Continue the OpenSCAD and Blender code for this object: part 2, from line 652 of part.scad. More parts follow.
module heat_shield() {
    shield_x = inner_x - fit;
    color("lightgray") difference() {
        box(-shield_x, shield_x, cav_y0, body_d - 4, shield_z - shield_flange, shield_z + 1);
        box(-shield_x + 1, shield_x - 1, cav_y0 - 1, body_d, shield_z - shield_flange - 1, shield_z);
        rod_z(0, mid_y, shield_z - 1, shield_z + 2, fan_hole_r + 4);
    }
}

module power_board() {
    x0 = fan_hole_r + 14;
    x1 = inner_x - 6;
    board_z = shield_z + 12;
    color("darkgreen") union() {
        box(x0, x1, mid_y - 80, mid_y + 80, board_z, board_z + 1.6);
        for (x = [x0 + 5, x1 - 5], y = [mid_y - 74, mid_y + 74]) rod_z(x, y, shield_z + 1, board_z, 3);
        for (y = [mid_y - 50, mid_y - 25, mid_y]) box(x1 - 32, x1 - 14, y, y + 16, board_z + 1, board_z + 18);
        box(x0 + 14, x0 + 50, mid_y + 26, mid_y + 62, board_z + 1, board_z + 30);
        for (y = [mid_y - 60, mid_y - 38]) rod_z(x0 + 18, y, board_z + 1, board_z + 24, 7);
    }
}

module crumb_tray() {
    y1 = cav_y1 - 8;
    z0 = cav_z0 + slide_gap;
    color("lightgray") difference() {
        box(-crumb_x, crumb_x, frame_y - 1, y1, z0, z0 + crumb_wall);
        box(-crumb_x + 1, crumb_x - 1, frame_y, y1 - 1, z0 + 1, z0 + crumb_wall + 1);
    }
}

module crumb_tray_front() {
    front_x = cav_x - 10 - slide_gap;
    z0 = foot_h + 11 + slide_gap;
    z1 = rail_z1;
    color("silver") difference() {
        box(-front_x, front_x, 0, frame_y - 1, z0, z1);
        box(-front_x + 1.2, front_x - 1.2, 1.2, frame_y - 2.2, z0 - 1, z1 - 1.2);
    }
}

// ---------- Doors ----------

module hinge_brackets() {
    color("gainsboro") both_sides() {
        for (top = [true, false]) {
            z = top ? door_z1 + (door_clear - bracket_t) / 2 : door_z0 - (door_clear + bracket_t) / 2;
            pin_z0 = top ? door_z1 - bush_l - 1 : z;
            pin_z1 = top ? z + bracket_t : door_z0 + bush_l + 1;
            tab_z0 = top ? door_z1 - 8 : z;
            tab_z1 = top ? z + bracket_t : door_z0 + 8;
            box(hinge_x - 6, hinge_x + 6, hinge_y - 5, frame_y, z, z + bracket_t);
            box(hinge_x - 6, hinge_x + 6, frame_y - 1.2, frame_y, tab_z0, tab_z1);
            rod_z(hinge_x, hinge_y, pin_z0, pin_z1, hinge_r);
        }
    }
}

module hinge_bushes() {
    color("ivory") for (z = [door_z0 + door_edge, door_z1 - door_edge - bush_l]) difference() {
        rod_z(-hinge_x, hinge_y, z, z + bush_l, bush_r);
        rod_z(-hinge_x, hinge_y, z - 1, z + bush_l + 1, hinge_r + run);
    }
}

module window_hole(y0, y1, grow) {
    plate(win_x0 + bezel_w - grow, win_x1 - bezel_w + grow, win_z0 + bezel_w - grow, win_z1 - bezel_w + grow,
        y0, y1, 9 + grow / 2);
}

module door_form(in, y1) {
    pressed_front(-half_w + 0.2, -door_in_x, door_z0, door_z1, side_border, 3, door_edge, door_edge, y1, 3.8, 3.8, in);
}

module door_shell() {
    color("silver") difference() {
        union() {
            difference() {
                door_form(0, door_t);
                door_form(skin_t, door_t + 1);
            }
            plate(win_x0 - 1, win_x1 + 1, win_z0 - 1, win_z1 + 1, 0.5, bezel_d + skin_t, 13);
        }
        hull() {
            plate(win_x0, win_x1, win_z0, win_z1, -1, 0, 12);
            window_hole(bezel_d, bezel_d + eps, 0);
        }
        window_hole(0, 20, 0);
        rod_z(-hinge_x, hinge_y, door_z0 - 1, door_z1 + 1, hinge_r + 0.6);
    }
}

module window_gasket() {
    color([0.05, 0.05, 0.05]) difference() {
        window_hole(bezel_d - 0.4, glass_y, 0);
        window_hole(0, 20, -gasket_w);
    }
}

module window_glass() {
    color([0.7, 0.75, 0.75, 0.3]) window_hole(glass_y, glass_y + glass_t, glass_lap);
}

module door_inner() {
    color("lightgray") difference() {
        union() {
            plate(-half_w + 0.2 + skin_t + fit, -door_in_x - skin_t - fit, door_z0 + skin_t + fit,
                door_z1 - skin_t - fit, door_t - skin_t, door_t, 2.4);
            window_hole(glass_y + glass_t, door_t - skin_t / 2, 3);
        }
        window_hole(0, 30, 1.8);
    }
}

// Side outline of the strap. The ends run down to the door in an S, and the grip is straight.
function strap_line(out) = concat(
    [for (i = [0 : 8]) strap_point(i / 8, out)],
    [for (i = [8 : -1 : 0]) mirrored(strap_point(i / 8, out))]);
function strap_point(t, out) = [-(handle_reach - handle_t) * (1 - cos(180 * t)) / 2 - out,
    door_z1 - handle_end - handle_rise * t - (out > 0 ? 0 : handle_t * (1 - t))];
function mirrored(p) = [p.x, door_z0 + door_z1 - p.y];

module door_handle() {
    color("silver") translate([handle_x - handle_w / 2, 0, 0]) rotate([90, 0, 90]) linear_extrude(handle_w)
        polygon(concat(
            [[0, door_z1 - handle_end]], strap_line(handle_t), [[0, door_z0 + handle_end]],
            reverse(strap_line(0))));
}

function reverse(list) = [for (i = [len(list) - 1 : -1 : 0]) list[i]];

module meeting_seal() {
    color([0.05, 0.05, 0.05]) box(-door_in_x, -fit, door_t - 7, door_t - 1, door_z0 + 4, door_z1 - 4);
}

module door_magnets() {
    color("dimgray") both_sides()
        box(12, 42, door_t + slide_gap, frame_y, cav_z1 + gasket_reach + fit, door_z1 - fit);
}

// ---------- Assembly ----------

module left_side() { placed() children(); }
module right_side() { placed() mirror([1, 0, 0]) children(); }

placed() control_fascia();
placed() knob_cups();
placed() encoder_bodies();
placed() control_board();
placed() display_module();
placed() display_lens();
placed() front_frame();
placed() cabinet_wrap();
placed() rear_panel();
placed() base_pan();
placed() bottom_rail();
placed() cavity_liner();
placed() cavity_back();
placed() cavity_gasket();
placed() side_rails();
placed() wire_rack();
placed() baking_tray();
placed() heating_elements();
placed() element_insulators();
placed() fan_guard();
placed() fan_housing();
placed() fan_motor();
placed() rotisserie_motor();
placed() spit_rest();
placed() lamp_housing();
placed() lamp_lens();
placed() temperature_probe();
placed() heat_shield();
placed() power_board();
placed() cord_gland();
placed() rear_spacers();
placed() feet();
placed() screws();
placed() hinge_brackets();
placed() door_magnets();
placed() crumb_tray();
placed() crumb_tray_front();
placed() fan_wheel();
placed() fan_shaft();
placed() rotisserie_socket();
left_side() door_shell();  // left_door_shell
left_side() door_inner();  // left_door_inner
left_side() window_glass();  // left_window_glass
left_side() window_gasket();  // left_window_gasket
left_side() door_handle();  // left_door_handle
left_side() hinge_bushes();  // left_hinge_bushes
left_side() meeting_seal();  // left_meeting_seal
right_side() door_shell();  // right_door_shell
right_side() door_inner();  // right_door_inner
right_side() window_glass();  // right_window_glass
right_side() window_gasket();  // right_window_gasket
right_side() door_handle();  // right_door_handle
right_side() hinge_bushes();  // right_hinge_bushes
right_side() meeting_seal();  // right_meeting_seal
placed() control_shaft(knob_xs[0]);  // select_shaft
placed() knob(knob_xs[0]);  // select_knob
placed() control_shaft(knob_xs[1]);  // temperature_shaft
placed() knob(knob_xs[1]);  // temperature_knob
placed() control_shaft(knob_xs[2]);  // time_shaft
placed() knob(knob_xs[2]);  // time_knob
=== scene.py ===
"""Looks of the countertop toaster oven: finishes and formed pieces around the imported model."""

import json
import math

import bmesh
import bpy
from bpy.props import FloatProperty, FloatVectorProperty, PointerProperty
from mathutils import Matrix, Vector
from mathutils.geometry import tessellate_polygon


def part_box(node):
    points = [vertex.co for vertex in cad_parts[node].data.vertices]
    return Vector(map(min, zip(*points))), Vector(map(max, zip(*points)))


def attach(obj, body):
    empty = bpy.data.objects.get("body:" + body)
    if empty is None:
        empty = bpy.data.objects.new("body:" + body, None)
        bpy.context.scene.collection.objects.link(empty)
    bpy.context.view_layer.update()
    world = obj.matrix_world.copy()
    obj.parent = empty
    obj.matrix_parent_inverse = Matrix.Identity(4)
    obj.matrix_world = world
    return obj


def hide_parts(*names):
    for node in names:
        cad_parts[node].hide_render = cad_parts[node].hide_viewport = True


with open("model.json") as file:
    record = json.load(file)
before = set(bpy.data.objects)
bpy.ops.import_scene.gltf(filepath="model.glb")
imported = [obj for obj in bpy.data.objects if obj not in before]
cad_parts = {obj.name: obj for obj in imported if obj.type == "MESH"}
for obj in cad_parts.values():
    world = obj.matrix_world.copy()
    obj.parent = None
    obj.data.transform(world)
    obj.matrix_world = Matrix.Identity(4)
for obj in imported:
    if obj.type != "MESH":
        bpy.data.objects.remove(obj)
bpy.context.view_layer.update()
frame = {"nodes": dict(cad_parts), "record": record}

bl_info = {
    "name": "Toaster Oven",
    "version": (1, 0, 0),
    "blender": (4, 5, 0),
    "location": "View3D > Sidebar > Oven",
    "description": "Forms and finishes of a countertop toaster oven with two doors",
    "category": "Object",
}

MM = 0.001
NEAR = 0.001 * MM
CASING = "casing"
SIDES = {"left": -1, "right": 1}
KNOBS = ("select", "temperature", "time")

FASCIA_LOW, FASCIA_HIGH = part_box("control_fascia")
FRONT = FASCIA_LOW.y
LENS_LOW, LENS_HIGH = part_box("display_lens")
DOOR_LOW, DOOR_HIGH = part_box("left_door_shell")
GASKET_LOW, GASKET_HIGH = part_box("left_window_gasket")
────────
**Set task:**
Looking at the data above, return every line from the one with "placed() screws();" down to the one with "for node in", exactly and inclusively.

**Output of the exercise:**
placed() screws();
placed() hinge_brackets();
placed() door_magnets();
placed() crumb_tray();
placed() crumb_tray_front();
placed() fan_wheel();
placed() fan_shaft();
placed() rotisserie_socket();
left_side() door_shell();  // left_door_shell
left_side() door_inner();  // left_door_inner
left_side() window_glass();  // left_window_glass
left_side() window_gasket();  // left_window_gasket
left_side() door_handle();  // left_door_handle
left_side() hinge_bushes();  // left_hinge_bushes
left_side() meeting_seal();  // left_meeting_seal
right_side() door_shell();  // right_door_shell
right_side() door_inner();  // right_door_inner
right_side() window_glass();  // right_window_glass
right_side() window_gasket();  // right_window_gasket
right_side() door_handle();  // right_door_handle
right_side() hinge_bushes();  // right_hinge_bushes
right_side() meeting_seal();  // right_meeting_seal
placed() control_shaft(knob_xs[0]);  // select_shaft
placed() knob(knob_xs[0]);  // select_knob
placed() control_shaft(knob_xs[1]);  // temperature_shaft
placed() knob(knob_xs[1]);  // temperature_knob
placed() control_shaft(knob_xs[2]);  // time_shaft
placed() knob(knob_xs[2]);  // time_knob
=== scene.py ===
"""Looks of the countertop toaster oven: finishes and formed pieces around the imported model."""

import json
import math

import bmesh
import bpy
from bpy.props import FloatProperty, FloatVectorProperty, PointerProperty
from mathutils import Matrix, Vector
from mathutils.geometry import tessellate_polygon


def part_box(node):
    points = [vertex.co for vertex in cad_parts[node].data.vertices]
    return Vector(map(min, zip(*points))), Vector(map(max, zip(*points)))


def attach(obj, body):
    empty = bpy.data.objects.get("body:" + body)
    if empty is None:
        empty = bpy.data.objects.new("body:" + body, None)
        bpy.context.scene.collection.objects.link(empty)
    bpy.context.view_layer.update()
    world = obj.matrix_world.copy()
    obj.parent = empty
    obj.matrix_parent_inverse = Matrix.Identity(4)
    obj.matrix_world = world
    return obj


def hide_parts(*names):
    for node in names:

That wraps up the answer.